A Hydrothermal Coupling Model for Estimating Temperature Variations in the Riparian Zone

Abstract

In research using heat tracing technology to investigate the lateral hyporheic exchange in the shallow geological body of the riparian zone, the accurate estimation of temperature changes can provide a scientific basis for quantifying the process of lateral hyporheic exchange. To improve the accuracy of estimating temperature changes in the riparian zone, a hydrothermal coupling model considering parameter heterogeneity was established based on existing models of the relationship between thermal conductivity and saturation. The model was verified by temperature data from laboratory experiments, and the effect of the thermal conductivity prediction models was compared with that of the partial differential equation (PDE) modeling approach.
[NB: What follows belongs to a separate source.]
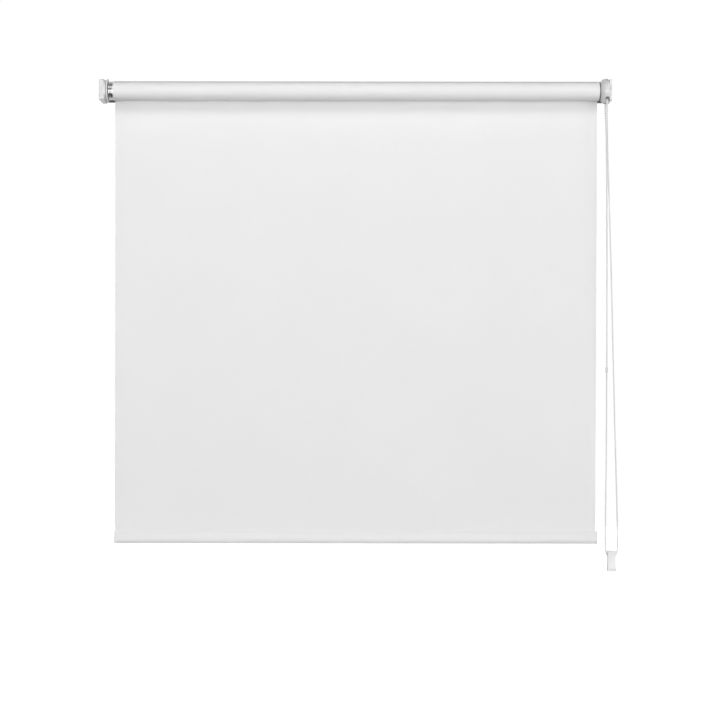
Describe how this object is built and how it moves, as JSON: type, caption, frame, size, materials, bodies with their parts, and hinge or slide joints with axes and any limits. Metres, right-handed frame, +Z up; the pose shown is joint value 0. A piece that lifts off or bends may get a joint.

The results show that the established hydrothermal coupling model can effectively characterize the temperature changes observed in a generalized laboratory model of the riparian zone, and the model simulation effects vary with the equivalent thermal conductivity models. In addition, several thermal conductivity empirical models are suggested for further application. The model parameter sensitivity analysis indicated that the hydraulic conductivity ks, VG model parameters (α and β) and heat capacity of soil Cs have a relatively large effect on the temperature output of the model. The results of this study will provide reference for the selection of equivalent thermal conductivity model for simulating temperature variations in the riparian zone.